NEVER put the stuffing in the bird, good lord are you insane. All sorts of bad bacteria literally grow right in that stuffing, crawl out onto the bird and will kill your entire family. Um... what? Apparently the “new” thing is that you shouldn’t cook stuffing in a bird. My grandmother cooked stuffing in the bird, my mom cooks stuffing in the bird, I cook stuffing in the bird and nobody in the family has ever doubled over in pain or had to be rushed to the hospital.

Scrub everything the turkey touches or else YOU’LL DIE!!! This woman was obsessive compulsive about the whole cleanliness thing with the bird. She even shined one of those blue lights (most commonly used to identify pee spots as sold in pet stores) to show the reporter all of the gross things that turkey leaves once you set it on a surface. Um, it also picks up dog pee, so how do we know if the reporter lets her dog pee on the kitchen counter? Ok, bad example, but still if her family got sick it wouldn’t be from the turkey.

Wash your hands in really hot water and wash them long enough to sing happy birthday. Um, yeah, I’m not doing that. Oh sure I’m washing my hands, but not after I touch anything, and I’m not singing happy birthday while the flesh of my hands melt under a roasting hot tap. This “expert” had the reporter rubbing, buffing, and scouring every little surface and utensil after each touching of the innocent turkey. She spent more time cleaning than she did prepping the bird.

The last rule was not let anything sit on the counter for more than an hour. If so, throw it out. Ok, this “expert” has never been to my house where pizza boxes have been in the oven for hours on end and been tossed into the fridge, or we’ve left something in the microwave for hours (I do toss it if its been forgotten overnight, I do have some sense) and we’ve never suffered from a food-borne illness.

So, this morning I get up and start the typical prep of the turkey. I had thrown the breast into a vat of brine the day before and dragged out the oven turkey only to find that one of them had seeped into the fridge shelf at some time. I’m sure the “expert” would have run screaming to call a Hazmat team to come decontaminate her entire house and every bit of food in the fridge would be thrown out. I just sopped it up with a paper towel, then spritzed some simple green on there and wiped that up. On to the turkey prep.

Opened the bag in the sink (hey, those things seep in the fridge, wouldn’t want to get that poison on the counter), removed the plastic wrapped innards, rinsed out the bird and threw it in the roaster. Gleefully I spooned heaps of stuffing into it, laughing. Actually did a little dance too. Shoved bird with stuffing in the oven. Cleaned up with another paper towel and simple green and washed my hands in luke warm water for the first stanza of Happy.... done.

Same thing happened when we got the brined breast out and shoved it on the rotisserie stake. Juice and brine all over (the dogs cleaned up what fell on the floor), mopped up what I could with a paper towel.

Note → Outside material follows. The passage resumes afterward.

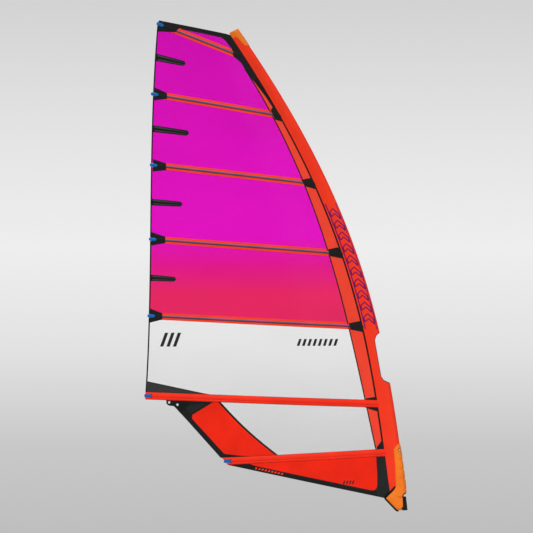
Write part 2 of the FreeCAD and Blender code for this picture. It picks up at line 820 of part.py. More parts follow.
def build():
    battens = [Batten(number) for number in range(1, 8)]
    nodes = {
        "luff_sleeve_port": sleeve_half(1),
        "luff_sleeve_starboard": sleeve_half(-1),
        "head_cap": head_cap(),
        "mast_tip_cup": tip_cup(),
        "head_band": head_band(),
        "head_reinforcement": head_reinforcement(),
        "film_panel_head": head_film(),
        "window_panel": window_panel(),
        "lower_window_panel": lower_window(),
        "leech_corner_patch": patch(corner_outline(), HEAVY_SHEET),
        "clew_patch": clew_patch(),
        "clew_eyelets": group([clew_eyelet(x, z) for x, z in EYELETS]),
        "foot_panel_upper": foot_panel_upper(),
        "foot_panel_lower": foot_panel_lower(),
        "foot_band": foot_band(),
        "tack_panel": tack_panel(),
        "leech_tape": leech_tape(),
        "seam_tapes": seam_tapes(),
        "luff_panels": luff_panels(),
        "minor_batten_pockets": group([minor_pocket(*row) for row in MINOR_BATTENS]),
        "minor_battens": group([minor_batten(*row) for row in MINOR_BATTENS]),
        "mast_pad": mast_pad(),
        "tack_fairing": tack_fairing(),
        "tack_strap": tack_strap(),
        "pulley_hanger": pulley_hanger(),
        "pulley_block": pulley_block(),
        "pulley_axle": pulley_axle(),
        "zip_slider": zip_slider(),
    }
    for gap in range(1, 5):
        nodes["film_panel_%d" % gap] = film_panel(gap)
    caps = []
    for batten in battens:
        pocket, cap = pocket_pieces(batten)
        nodes["batten_pocket_%d" % batten.number] = pocket
        nodes["batten_%d" % batten.number] = batten_rod(batten)
        nodes["tensioner_%d" % batten.number] = tensioner(batten)
        caps += [cap] if cap else []
    nodes["batten_end_caps"] = group(caps)
    for number in range(FIRST_CAMBER, 8):
        nodes["camber_%d" % number] = camber(battens[number - 1])
    for index in (1, 2, 3):
        nodes["sheave_%d" % index] = sheave(index)
    return nodes


def report(nodes):
    """Printed facts that the record repeats."""
    for name, shape in sorted(nodes.items()):
        box = shape.BoundBox
        print("%-24s %d solids, valid %s, volume %.1f cm3, y %.1f..%.1f" % (
            name, len(shape.Solids), shape.isValid(), shape.Volume / 1000, box.YMin, box.YMax))
    for number in range(1, 8):
        out = Batten(number).slide_axis()
        print("tensioner_%d axis %.5f %.5f %.5f" % (number, out.x, out.y, out.z))
    for number in range(FIRST_CAMBER, 8):
        batten = Batten(number)
        z = camber_height(batten)
        middle, up = mast_frame(z)
        pivot = middle - Vector(up.z, 0, -up.x) * CAMBER_PIVOT
        print("camber_%d z %.1f bore %.2f axis %s pivot %s middle %s" % (
            number, z, mast_radius(z) + MAST_PLAY, up, pivot, middle))
    top, up = mast_frame(TIP_CUP_TOP)
    print("tip cup top", top, "axis", up)


def main():
    os.makedirs("parts", exist_ok=True)
    nodes = build()
    for name, shape in nodes.items():
        shape.exportStep("parts/%s.step" % name)
    report(nodes)
    whole = Part.makeCompound(list(nodes.values())).BoundBox
    print("%d nodes, box %s" % (len(nodes), whole))


main()
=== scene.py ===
"""Looks of a windsurf sail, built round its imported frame.

Metres, +X towards the luff, +Z up the mast, +Y to port. Every soft panel lies on one
cambered body surface, and the edges and seam lines repeat those of the frame's source.
"""

import math

import bmesh
import bpy
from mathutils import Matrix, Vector, noise


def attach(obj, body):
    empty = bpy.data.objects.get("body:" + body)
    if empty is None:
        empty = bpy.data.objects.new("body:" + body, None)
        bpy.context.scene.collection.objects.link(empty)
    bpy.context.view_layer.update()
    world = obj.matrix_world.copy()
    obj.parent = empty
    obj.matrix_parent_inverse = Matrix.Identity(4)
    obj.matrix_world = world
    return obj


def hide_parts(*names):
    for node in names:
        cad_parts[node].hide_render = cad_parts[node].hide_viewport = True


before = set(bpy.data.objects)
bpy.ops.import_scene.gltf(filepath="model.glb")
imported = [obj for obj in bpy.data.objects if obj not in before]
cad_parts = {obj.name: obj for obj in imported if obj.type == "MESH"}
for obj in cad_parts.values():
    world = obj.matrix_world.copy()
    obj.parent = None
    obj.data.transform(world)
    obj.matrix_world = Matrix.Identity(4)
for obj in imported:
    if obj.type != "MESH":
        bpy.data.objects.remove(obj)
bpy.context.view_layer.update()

# Body surface
DRAFT_DEPTH = 0.080
RIPPLE = 0.0012
CELL = 0.05                 # mesh size of the large panels
FINE = 0.02                 # mesh size of patches
CLOSE = 0.006               # mesh size of the patches over the pockets' ends
CLOSEST = 0.004             # mesh size of the tack fairing

# Battens: aft x, aft z, fore x, fore z
BATTENS = [
    (-2.226, 4.369, -1.458, 4.068),
    (-2.277, 3.736, -1.134, 3.541),
    (-2.286, 3.097, -0.828, 2.928),
    (-2.295, 2.429, -0.576, 2.300),
    (-2.308, 1.739, -0.378, 1.643),
    (-2.336, 1.020, -0.248, 0.947),
    (-1.620, 0.432, -0.184, 0.508),
]
FLAT_HALF = 0.031           # half width of a flat pocket
TUBE_HALF = 0.033
FIRST_TUBE = 6
CHANNEL = 0.0135            # half width of the swelling over a flat batten
TIP_LENGTH = 0.067
TIP_OUT = 0.009
TIP_HALF = 0.015
CAP_LENGTH = 0.118
NOTCH_DEPTH = 0.0095        # how far past the middle a pocket's end is cut away over its tip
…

Once the food was all done, we gorged ourselves silly, I made a pumpkin pie, gorged on that, and now we’re just sitting around waiting for e-coli or something else to kill us.

I tend to think that humans are being born with no immunity to anything. Kids don’t go out and play in the mud and muck anymore, so they don’t build up the tolerance to things that my generation (who dared each other to eat earth worms and bugs and never washed our hands) have built up over the years. We didn’t constantly scrub ourselves with anti-bacterial hand sanitizers, didn’t have anti-bacterial wipes, or soap, we used nasty, gooey sponges for months, used the same cloth kitchen towel to sop up messes of all kinds, and generally didn’t think about all of the horrible microbes that would infest our intestinal tracts. Our intestinal tracts laughed at bacteria and spit them out without a second thought.

So yes, my kitchen isn’t sterile enough to perform surgery in, and my fridge is probably a breeding ground of plague (there’s a can of dog food next to the milk... but its got a lid on it), and I can handle that. If you can’t, then I suggest you don’t eat at my house.